Last updated at: (Beijing Time) Tuesday, May 14, 2002
Japanese Vet Found Dead After Mad Cow Failure
A Japanese veterinarian who failed to diagnose mad cow disease in a sick dairy cow has apparently committed suicide, health officials said on Tuesday, a day after Japan confirmed its fourth case of the illness in cattle.
A Japanese veterinarian who failed to diagnose mad cow disease in a sick dairy cow has apparently committed suicide, health officials said on Tuesday, a day after Japan confirmed its fourth case of the illness in cattle.
The news came as the Health Ministry moved to step up mad-cow testing to try to ease concerns over the latest outbreak, which has reignited a health scare that devastated Japan's food sector last year.
The 29-year-old veterinarian, an employee of a public health center near the site of the latest outbreak on Japan's northern island of Hokkaido, was found dead at her home on Monday, officials at the center said.
Police are investigating, media reports said.

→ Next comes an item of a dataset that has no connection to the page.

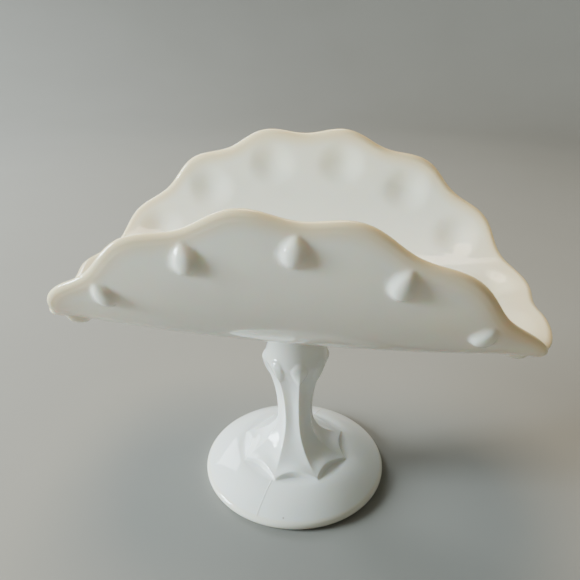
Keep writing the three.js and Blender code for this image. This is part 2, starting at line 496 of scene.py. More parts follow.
def new_group(name: str, inputs: dict[str, Kind], outputs: dict[str, Kind]) -> Tree:
    """Makes an empty node group.

    Args:
        name: Its name.
        inputs: Name and kind of each input.
        outputs: Name and kind of each output.

    Returns:
        The group's tree.
    """
    group = bpy.data.node_groups.new(name, "ShaderNodeTree")
    for side, sockets in (("INPUT", inputs), ("OUTPUT", outputs)):
        for socket, kind in sockets.items():
            group.interface.new_socket(name=socket, in_out=side, socket_type=kind.value)
    return Tree(group)


def cloudy_body_group() -> bpy.types.NodeTree:
    """Makes the node group that colours milk glass, cloudy in the body, with a painted warm glow where it
    is thin.

    Returns:
        The group, with Place, Thin, Body, Warm and Cloud inputs and a Colour output; Warm is the colour of
        the painted glow and Thin its share.
    """
    inputs = {"Place": Kind.VECTOR, "Thin": Kind.FLOAT}
    inputs |= {"Body": Kind.COLOUR, "Warm": Kind.COLOUR, "Cloud": Kind.COLOUR}
    tree = new_group("cloudy_body", inputs, {"Colour": Kind.COLOUR})
    given = tree.node("NodeGroupInput").outputs
    cloud = tree.ramp(tree.noise(given["Place"], 14.0, 3.0), 0.35, 0.7)
    clouded = tree.mix(tree.scaled(cloud, 0.5), given["Body"], given["Cloud"])
    # Paints a warm glow over the body colour, as of light coming through thin glass.
    with_painted_glow = tree.mix(given["Thin"], clouded, given["Warm"])
    tree.join(with_painted_glow, tree.node("NodeGroupOutput").inputs["Colour"])
    return tree.tree


def pressed_skin_group() -> bpy.types.NodeTree:
    """Makes the node group for the skin that a mould and a polishing fire leave on glass.

    Returns:
        The group, with Place, Gloss and Wave inputs and Roughness and Height outputs.
    """
    inputs = {"Place": Kind.VECTOR, "Gloss": Kind.FLOAT, "Wave": Kind.FLOAT}
    tree = new_group("pressed_skin", inputs, {"Roughness": Kind.FLOAT, "Height": Kind.FLOAT})
    given = tree.node("NodeGroupInput").outputs
    sink = tree.noise(given["Place"], 45.0, 1.0)
    chill = tree.noise(given["Place"], 220.0, 2.0)
    handled = tree.ramp(tree.noise(given["Place"], 30.0, 4.0), 0.45, 0.75)
    uneven = tree.maths("ADD", tree.scaled(sink, 0.16), tree.scaled(chill, 0.006))
    height = tree.maths("MULTIPLY", uneven, given["Wave"])
    rough = tree.maths("ADD", given["Gloss"], tree.scaled(handled, 0.07))
    out = tree.node("NodeGroupOutput").inputs
    tree.join(height, out["Height"])
    tree.join(rough, out["Roughness"])
    return tree.tree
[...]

The veterinarian had left a note apologizing for failing to detect the disease in the six-year-old Holstein cow after it was brought into the center for examination, the officials said.
Japan's latest case of mad cow disease, formally known as bovine spongiform encephalopathy (BSE), comes just in time to tarnish its image weeks before thousands of visitors arrive for soccer's World Cup finals, being co-hosted with South Korea.
South Korea is grappling with a health scare of its own, slaughtering tens of thousands of animals to contain an outbreak of foot-and-mouth disease, which can kill cloven-hoofed livestock such as pigs and cows but is harmless to humans.